┌──

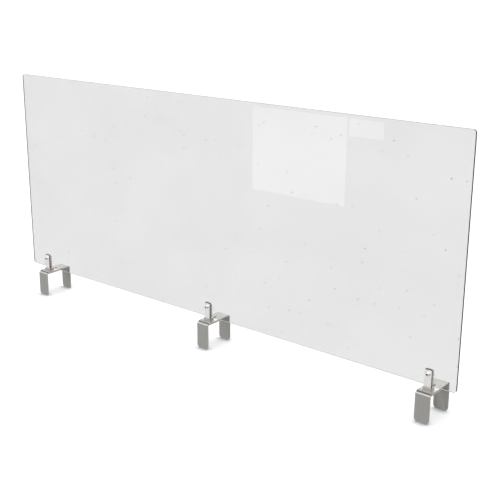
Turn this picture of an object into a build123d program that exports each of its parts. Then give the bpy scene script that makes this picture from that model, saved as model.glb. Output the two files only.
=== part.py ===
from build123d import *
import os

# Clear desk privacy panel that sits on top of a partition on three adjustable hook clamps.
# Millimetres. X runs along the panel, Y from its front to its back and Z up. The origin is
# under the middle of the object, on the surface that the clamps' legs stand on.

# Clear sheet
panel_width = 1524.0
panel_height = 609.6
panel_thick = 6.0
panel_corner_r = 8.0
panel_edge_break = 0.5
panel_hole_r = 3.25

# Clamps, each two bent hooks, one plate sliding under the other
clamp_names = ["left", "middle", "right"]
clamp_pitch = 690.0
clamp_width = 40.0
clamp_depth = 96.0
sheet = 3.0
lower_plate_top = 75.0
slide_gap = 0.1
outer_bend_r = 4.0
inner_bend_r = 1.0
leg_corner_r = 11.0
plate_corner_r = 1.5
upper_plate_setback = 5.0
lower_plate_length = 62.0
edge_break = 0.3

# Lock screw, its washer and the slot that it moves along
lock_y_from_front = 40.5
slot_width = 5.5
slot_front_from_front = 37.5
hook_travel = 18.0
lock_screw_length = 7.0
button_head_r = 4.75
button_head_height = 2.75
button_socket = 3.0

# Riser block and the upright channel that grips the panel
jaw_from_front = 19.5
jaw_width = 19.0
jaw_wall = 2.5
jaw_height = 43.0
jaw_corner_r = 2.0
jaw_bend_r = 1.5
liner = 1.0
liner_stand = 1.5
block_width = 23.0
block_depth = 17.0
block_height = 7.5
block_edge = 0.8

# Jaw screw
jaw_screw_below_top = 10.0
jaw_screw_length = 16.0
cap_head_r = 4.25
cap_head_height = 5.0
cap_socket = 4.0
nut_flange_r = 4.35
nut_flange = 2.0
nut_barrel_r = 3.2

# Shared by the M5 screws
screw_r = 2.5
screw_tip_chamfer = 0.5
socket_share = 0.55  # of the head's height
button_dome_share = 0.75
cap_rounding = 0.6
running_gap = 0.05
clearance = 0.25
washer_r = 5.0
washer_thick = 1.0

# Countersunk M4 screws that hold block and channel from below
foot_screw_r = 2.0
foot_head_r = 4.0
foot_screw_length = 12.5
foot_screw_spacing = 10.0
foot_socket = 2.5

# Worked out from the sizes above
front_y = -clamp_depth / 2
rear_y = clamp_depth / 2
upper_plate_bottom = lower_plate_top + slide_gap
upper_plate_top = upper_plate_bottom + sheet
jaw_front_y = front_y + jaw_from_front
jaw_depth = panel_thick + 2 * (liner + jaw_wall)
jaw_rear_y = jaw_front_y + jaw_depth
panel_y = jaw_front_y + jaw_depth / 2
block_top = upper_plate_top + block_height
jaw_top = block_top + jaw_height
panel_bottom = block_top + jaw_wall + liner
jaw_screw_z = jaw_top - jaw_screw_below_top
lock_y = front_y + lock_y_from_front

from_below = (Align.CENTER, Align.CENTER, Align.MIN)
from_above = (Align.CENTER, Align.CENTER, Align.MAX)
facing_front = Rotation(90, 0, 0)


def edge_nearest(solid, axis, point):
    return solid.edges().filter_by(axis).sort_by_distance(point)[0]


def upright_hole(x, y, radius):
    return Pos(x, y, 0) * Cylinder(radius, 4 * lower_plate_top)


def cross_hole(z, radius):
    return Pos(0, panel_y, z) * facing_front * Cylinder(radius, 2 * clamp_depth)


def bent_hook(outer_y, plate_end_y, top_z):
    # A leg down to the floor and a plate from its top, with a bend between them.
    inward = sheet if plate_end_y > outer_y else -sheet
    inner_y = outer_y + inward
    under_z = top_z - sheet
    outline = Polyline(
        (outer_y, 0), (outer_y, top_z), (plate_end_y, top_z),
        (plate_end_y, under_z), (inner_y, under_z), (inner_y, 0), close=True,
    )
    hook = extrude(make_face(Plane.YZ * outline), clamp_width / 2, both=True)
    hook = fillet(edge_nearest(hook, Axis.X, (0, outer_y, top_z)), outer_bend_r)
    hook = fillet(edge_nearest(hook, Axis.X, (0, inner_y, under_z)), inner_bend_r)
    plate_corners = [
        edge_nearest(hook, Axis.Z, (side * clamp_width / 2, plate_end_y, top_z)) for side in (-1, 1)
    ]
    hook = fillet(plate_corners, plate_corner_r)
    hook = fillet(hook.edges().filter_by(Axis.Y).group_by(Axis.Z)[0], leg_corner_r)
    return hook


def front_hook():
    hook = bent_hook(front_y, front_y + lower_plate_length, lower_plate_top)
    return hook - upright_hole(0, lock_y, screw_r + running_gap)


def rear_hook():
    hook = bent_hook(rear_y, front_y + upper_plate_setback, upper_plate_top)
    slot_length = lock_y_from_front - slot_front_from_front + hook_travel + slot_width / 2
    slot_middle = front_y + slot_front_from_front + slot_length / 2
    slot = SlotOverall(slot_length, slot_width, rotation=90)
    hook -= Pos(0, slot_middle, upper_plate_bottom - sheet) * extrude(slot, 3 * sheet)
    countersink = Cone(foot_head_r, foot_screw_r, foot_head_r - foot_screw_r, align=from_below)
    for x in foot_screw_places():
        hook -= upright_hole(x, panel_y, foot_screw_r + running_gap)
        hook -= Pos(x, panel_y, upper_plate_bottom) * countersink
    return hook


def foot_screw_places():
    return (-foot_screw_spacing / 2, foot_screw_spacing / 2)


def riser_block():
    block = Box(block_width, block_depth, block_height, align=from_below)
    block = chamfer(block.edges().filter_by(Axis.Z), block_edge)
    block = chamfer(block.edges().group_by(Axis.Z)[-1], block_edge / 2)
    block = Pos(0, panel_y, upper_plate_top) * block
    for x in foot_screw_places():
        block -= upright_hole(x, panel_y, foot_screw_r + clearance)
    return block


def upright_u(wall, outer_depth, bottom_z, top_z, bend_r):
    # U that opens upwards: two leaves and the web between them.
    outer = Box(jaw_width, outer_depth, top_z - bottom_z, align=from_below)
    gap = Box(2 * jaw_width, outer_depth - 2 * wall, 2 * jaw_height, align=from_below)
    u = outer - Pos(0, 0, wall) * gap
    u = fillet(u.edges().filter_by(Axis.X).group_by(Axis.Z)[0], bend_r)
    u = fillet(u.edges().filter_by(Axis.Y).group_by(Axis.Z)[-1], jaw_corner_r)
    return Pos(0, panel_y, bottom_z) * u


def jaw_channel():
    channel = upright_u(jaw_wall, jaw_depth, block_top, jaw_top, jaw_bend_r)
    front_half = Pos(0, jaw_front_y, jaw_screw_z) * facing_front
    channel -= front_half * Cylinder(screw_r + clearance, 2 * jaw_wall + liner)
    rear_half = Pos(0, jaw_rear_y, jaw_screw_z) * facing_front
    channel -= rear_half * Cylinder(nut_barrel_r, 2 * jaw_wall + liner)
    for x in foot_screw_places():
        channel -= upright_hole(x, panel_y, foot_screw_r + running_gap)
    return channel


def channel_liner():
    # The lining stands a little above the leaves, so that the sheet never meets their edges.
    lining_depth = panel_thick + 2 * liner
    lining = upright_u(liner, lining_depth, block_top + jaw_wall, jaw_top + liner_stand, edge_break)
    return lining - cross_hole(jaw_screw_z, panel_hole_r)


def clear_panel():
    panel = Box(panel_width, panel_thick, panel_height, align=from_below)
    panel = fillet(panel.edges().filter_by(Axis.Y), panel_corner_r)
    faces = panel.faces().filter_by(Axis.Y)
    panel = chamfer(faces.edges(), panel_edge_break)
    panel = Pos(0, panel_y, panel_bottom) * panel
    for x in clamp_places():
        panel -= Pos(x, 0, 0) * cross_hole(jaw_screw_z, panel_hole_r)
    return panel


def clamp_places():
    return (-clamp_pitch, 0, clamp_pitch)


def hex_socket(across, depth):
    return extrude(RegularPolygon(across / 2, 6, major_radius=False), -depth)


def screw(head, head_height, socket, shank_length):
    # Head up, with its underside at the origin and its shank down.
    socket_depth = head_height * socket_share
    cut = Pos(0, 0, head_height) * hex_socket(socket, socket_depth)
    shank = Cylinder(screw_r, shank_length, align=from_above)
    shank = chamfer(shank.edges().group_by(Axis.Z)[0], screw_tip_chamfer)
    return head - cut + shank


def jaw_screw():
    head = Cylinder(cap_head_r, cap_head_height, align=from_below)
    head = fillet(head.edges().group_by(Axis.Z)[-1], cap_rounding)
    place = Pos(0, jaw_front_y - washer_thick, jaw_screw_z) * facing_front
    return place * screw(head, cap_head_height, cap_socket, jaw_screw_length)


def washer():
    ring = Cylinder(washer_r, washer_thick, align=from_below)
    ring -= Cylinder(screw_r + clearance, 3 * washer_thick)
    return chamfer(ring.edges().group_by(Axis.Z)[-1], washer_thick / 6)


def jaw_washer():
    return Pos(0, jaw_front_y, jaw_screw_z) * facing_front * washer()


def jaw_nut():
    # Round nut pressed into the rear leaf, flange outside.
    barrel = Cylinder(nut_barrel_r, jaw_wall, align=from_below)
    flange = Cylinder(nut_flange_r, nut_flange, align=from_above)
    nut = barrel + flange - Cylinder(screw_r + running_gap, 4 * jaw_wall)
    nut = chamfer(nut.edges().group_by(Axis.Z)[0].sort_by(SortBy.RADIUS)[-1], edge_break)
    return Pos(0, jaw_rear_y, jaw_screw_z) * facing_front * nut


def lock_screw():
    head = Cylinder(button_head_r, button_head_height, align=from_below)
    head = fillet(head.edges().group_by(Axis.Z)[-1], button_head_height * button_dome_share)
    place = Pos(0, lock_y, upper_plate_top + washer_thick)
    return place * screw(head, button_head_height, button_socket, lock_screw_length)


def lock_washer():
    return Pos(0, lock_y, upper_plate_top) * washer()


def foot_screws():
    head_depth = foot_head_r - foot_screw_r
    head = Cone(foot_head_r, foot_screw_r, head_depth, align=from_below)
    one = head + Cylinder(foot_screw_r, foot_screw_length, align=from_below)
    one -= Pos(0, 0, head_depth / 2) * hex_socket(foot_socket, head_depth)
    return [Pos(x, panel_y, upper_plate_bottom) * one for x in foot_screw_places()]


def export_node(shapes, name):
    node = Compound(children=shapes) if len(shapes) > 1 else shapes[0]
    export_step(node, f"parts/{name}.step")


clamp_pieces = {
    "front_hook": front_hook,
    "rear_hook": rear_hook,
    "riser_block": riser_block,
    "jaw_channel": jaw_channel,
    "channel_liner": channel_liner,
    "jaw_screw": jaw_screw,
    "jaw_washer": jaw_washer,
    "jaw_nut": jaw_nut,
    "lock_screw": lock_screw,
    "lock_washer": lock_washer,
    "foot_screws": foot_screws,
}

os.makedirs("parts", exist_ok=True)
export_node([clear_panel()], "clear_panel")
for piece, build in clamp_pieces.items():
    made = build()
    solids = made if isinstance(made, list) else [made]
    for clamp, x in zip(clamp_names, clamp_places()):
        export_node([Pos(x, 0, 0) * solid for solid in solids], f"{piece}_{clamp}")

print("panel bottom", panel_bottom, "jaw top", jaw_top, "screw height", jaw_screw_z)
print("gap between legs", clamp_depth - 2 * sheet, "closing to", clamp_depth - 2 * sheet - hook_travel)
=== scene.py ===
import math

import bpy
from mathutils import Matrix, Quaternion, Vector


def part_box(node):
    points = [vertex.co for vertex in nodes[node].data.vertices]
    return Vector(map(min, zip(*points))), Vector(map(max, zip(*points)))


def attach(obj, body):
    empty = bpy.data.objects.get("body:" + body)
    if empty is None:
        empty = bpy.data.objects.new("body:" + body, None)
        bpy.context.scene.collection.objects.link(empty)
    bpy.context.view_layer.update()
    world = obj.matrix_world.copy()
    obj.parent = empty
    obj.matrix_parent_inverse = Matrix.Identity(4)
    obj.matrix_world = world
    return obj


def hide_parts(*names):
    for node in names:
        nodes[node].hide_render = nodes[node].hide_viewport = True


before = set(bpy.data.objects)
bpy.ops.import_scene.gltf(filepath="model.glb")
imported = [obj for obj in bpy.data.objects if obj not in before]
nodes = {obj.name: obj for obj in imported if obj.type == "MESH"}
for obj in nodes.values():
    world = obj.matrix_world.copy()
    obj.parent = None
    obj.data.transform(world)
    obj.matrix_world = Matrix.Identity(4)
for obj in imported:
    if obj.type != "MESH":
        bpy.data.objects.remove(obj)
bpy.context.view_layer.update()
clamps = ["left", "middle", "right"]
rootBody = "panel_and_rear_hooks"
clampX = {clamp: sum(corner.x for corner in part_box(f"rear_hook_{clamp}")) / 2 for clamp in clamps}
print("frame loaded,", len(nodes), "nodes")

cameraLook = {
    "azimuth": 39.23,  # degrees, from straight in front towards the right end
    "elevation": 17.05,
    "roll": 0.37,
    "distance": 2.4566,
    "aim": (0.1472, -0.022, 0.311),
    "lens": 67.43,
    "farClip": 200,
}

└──

• Request
Respond with the number of lines containing "update" and no additional words.

• Response to this exercise
2